Sorrentino: Sì, credo di sì. Ora è [passato] più di un anno da quando ho girato il film. E sì, devo dire che è strano perché ora condivido il mio dolore con un grande pubblico… Molte persone parlano del film. Quindi, è come se ora la mia storia non fosse più la mia storia. È qualcosa che appartiene a tutti coloro che guardano il film.

Rossellini: Devo dire che a volte penso che quando le cose sono molto, molto personali, diventino universali. E questa è stata la sensazione che ho provato guardando il tuo film. Abbiamo tutti avuto perdite. Le tue circostanze erano così sorprendenti; così insolito perdere i tuoi genitori quando eri così giovane. Sai, nell’incidente con il monossido di carbonio che li ha soffocati. Eppure tutti abbiamo dolore. E allora, Filippo volevo chiederti, è stato difficile entrare in una storia così personale per Paolo?

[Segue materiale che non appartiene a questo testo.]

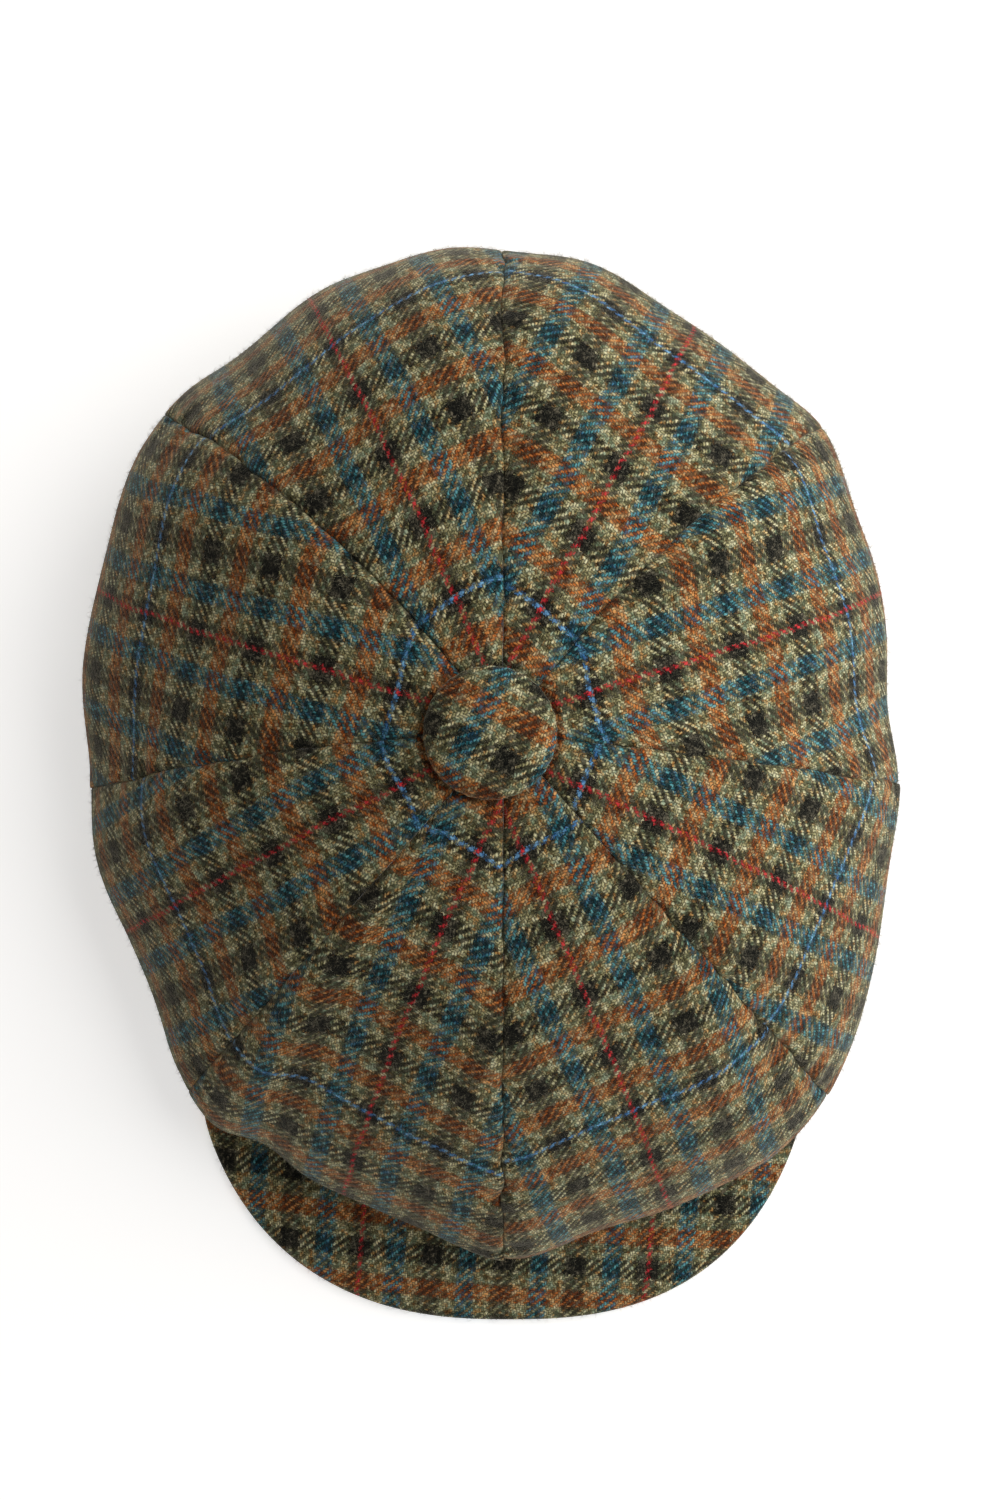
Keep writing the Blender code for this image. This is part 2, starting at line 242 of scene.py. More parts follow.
def parts(vector):
    """The three parts of a vector or colour, each a value."""
    split = vector.node("ShaderNodeSeparateXYZ", None, {0: vector})
    return [Socket(vector.tree, split.socket.node.outputs[axis]) for axis in range(3)]


def grain(place, scale, detail, rough=0.5):
    """Three fields of smooth noise about a half, with so many grains to the metre."""
    return parts(place.node(
        "ShaderNodeTexNoise",
        {"noise_dimensions": "2D"},
        {"Vector": place, "Scale": scale, "Detail": detail, "Roughness": rough},
        out=1,
    ))


def chance(first, second):
    """Three even chances from 0 to 1 for each pair of whole numbers."""
    pair = first.node("ShaderNodeCombineXYZ", None, {0: first, 1: second})
    noise = pair.node("ShaderNodeTexWhiteNoise", {"noise_dimensions": "2D"}, {"Vector": pair}, out=1)
    return parts(noise)


def blend(first, second, share):
    """The first colour with a share of the second over it. One of the three is a socket."""
    socket = next(term for term in (first, second, share) if isinstance(term, Socket))
    return socket.node("ShaderNodeMix", {"data_type": "RGBA"}, {0: share, 6: first, 7: second}, out=2)


def yarn(tone, stops):
    """A yarn's colour at a tone from 0, its darkest, to 1, its palest."""
    return tone.node("ShaderNodeValToRGB", {"stops": stops}, {"Fac": tone})


def stripe(number):
    """1 on the 8 threads of a system's own colour."""
    return ((number + 4.0) % REPEAT).near(19.5, 4.1)


def dark(number):
    """1 on the dark threads, which spread a little over their neighbours."""
    return ((number + 5.0) % REPEAT).near(4.5, 4.85)


def line(number):
    """1 on the 2 bright threads down the middle of every fourth dark stripe."""
    return ((number + 1.0) % (4 * REPEAT)).near(0.5, 1.35)


def striped(number, khaki, black, own, bright, bright_share):
    """A system's colour by thread number: 8 dark, 8 khaki, 8 of its own colour, 8 khaki."""
    plain = blend(blend(khaki, black, dark(number)), own, stripe(number))
    return blend(plain, bright, bright_share)


def frayed(number, stray, fray):
    """A thread number moved by its stray fibres, so that a stripe's edge is ragged."""
    return number + (stray - 0.5) * fray - 0.5


def start_wool(name):
    """A wool material and what every wool shares: its thread numbers, its lines and its noises.

    It lies on the UV map named cloth, whose U runs across the warp and V along it, in metres. The
    thread numbers are U and V over the thread's width, shaken a little.
    """
    material = bpy.data.materials.new(name)
    material.use_nodes = True
    shader = material.node_tree.nodes["Principled BSDF"]
    shader.inputs["Roughness"].default_value = 0.92
    shader.inputs["Specular IOR Level"].default_value = 0.15
    shader.inputs["Sheen Weight"].default_value = 0.45
    shader.inputs["Sheen Roughness"].default_value = 0.30
    shader.inputs["Sheen Tint"].default_value = (0.95, 0.90, 0.74, 1.0)
    uv = material.node_tree.nodes.new("ShaderNodeUVMap")
    uv.uv_map = "cloth"
    place = Socket(material.node_tree, uv.outputs["UV"])
    u, v, _ = parts(place)
    slow_u, slow_v, blotch = grain(place, SLOW_GRAIN, 1.0)
    quick_u, quick_v, _ = grain(place, QUICK_GRAIN, 2.0)
    fibre, warp_stray, weft_stray = grain(place, FIBRE_GRAIN, 3.0, 0.65)
    across = u / THREAD + (slow_u - 0.5) * SLOW_SHAKE + (quick_u - 0.5) * QUICK_SHAKE
    along = v / THREAD + (slow_v - 0.5) * SLOW_SHAKE + (quick_v - 0.5) * QUICK_SHAKE
    return SimpleNamespace(
        material=material, shader=shader, place=place, across=across, along=along, fibre=fibre,
        warp_stray=warp_stray, weft_stray=weft_stray, hair=yarn(blotch, HAIR),
        red_line=line(frayed(across, warp_stray, LINE_FRAY)),
        blue_line=line(frayed(along, weft_stray, LINE_FRAY)))


def fluff_colour(wool):
    """Colour of the loose fibre over the cloth: its stripes in paler colours, much frayed."""
    warp = frayed(wool.across, wool.warp_stray, FLUFF_FRAY)
    weft = frayed(wool.along, wool.weft_stray, FLUFF_FRAY)
    return blend(striped(warp, KHAKI_FLUFF, BLACK_FLUFF, TEAL_FLUFF, RED_FLUFF, wool.red_line),
                 striped(weft, KHAKI_FLUFF, BLACK_FLUFF, RUST_FLUFF, BLUE_FLUFF, wool.blue_line), 0.5)


def spin(chances, slub, fibre, flecks, own, bright):
    """The four colours of one system: its khaki, its black, its own and its bright one.

    Tone goes by float, by yarn, by fibre and by fleck. The khaki is flecked with sage and tan, and
    the teal with deep blue.
    """
    dull = WARP_DULLNESS if own is TEAL else WEFT_DULLNESS
    tone = chances[0] * FLOAT_TONE + slub * YARN_TONE + fibre * FIBRE_TONE + flecks[0] * FLECK_TONE
    tone = (tone - dull).clamp()
    sage = (chances[1] * 0.5 + flecks[1] * FLECK_PULL - SAGE_FROM) * FLECK_SHARPNESS
    tan = (chances[2] * 0.5 + flecks[2] * FLECK_PULL - TAN_FROM) * FLECK_SHARPNESS
    sage, tan = sage.clamp() * SAGE_SHARE, tan.clamp() * TAN_SHARE
    khaki = blend(blend(yarn(tone, KHAKI), yarn(tone, SAGE), sage), yarn(tone, TAN), tan)
    middle = yarn(tone, own)
    if own is TEAL:
        middle = blend(middle, yarn(tone, DEEP), sage)
    return khaki, yarn(tone, BLACK), middle, yarn(tone, bright)


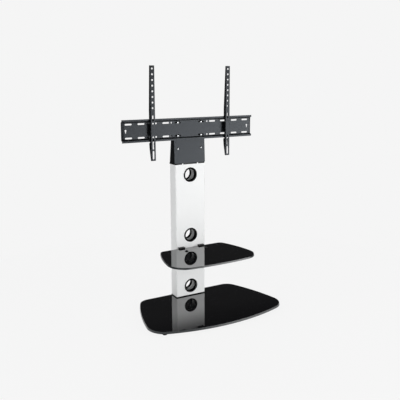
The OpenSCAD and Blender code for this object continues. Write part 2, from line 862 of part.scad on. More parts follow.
module shelf_bolts() {
    grip = shelf_washer_t + shelf_glass_t + arm_pad_t + bracket_t;
    color(plastic_black) from_back() translate([0, 0, shelf_top + shelf_washer_t])
        at_shelf_bolts() button_screw(shelf_bolt_head_d, bolt_head_h, screw_d,
            grip + screw_nut_h + play);
}

module shelf_bolt_washers() {
    color(rubber_black) from_back() translate([0, 0, shelf_top])
        linear_extrude(shelf_washer_t) at_shelf_bolts() difference() {
            circle(d = shelf_washer_d);
            circle(screw_d / 2 + play);
        }
}

module shelf_nuts() {
    color(zinc) from_back() translate([0, 0, bracket_arm_z - screw_nut_h]) at_shelf_bolts()
        hex_nut(screw_nut_w, screw_nut_h, screw_d);
}

base_glass();
base_feet();
base_clamp_plate();
base_clamp_gasket();
base_bolts();
column_gasket();
column_foot_plate();
column_tube();
column_head_plate();
front_cable_rings();
rear_cable_rings();
column_cap();
neck_mast();
mast_bolts();
neck_bracket();
neck_bolts();
neck_nuts();
mount_plate();
mount_bolts();
mount_nuts();
left_arm();
right_arm();
shelf_glass();
left_shelf_bracket();
right_shelf_bracket();
bracket_screws();
bracket_nuts();
shelf_arm_pads();
shelf_jaw_pads();
shelf_bolts();
shelf_bolt_washers();
shelf_nuts();
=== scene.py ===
import math

import bmesh
import bpy
from mathutils import Matrix, Vector
from mathutils.geometry import convex_hull_2d


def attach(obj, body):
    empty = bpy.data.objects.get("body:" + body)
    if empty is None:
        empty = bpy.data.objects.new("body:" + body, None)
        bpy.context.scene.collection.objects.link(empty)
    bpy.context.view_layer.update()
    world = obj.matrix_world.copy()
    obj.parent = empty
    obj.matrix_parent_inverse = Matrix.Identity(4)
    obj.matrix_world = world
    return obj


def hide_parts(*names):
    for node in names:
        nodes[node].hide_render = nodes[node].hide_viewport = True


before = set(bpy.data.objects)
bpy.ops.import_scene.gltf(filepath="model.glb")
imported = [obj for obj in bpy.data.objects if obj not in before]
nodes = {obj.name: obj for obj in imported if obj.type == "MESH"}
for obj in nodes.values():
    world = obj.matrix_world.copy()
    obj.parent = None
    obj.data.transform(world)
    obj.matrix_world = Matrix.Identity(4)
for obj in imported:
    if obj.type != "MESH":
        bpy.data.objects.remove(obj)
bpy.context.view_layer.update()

# Sizes and places are in millimetres, as in the part's source, and are turned into metres by MM.
# Depths run forward from the column's back face, which lines up with the base glass's back edge.
MM = 0.001
BACK_Y = 215.0
COLUMN_D = 60.0
STAND = "stand"
# Points of one flat face differ by less than this
FLAT = 0.01 * MM
# A face whose normal rises less than this is part of a plate's edge
UPRIGHT = 0.5


# Small tools for colours, nodes and meshes

def linear(hex_colour):
    """Turns an sRGB hex colour into the linear colour that a shader takes."""
    parts = [int(hex_colour[i:i + 2], 16) / 255 for i in (1, 3, 5)]
    return tuple(p / 12.92 if p <= 0.04045 else ((p + 0.055) / 1.055) ** 2.4
                 for p in parts) + (1.0,)


def plug(tree, node, inputs):
    """Fills a node's inputs. A socket is linked, a node is linked by its first output, a list
    links all that it holds to one input, and any other value is set."""
    for key, value in inputs.items():
        for source in value if isinstance(value, list) else [value]:
            if isinstance(source, bpy.types.Node):
                source = source.outputs[0]
            if isinstance(source, bpy.types.NodeSocket):
                tree.links.new(source, node.inputs[key])
            else:
                node.inputs[key].default_value = source


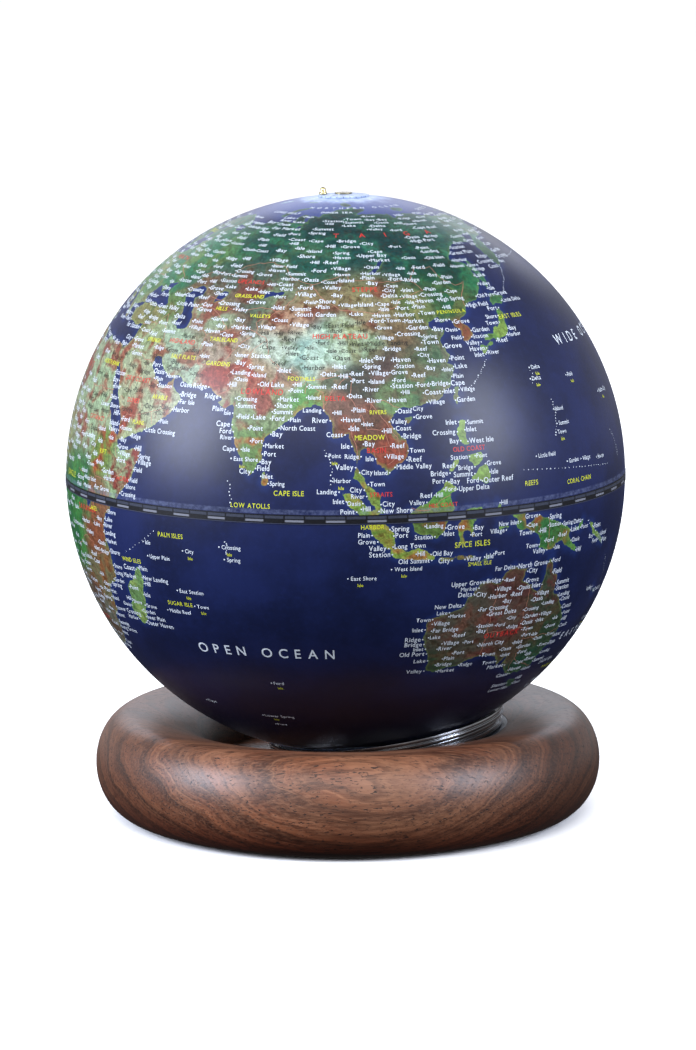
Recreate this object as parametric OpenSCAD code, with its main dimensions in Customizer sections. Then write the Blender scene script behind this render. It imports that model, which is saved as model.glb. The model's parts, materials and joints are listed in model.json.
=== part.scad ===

Scotti: Quando ho ricevuto la sceneggiatura, l’ho letta come, sai, proprio come una persona che sta leggendo una sceneggiatura, senza pensare, sai, a tutto il processo [che c’è dietro]. Quindi sono stato molto toccato dalla sceneggiatura e ci sono entrato e poi quando ho iniziato a pensare che avrei dovuto iniziare a prepararmi per il ruolo, ho perso la concentrazione su tutto. Allora ho avuto un’ansia enorme. E quando ho iniziato a girare, ero molto stressato. Ma allo stesso tempo, dopo il primo, o addirittura dopo il secondo giorno di riprese, ho pensato: “Forse dovrei pensare al personaggio [solo] come a un personaggio senza pensare alla storia di Paolo”. Quindi, in pratica, dopo due giorni di riprese, ho deciso di rileggere la sceneggiatura e di pensare al personaggio come a un personaggio. Ed è stato quel semplice interruttore che mi ha aiutato molto, perché poi ho potuto andare da Paolo e fargli domande senza [nessuna] ansia.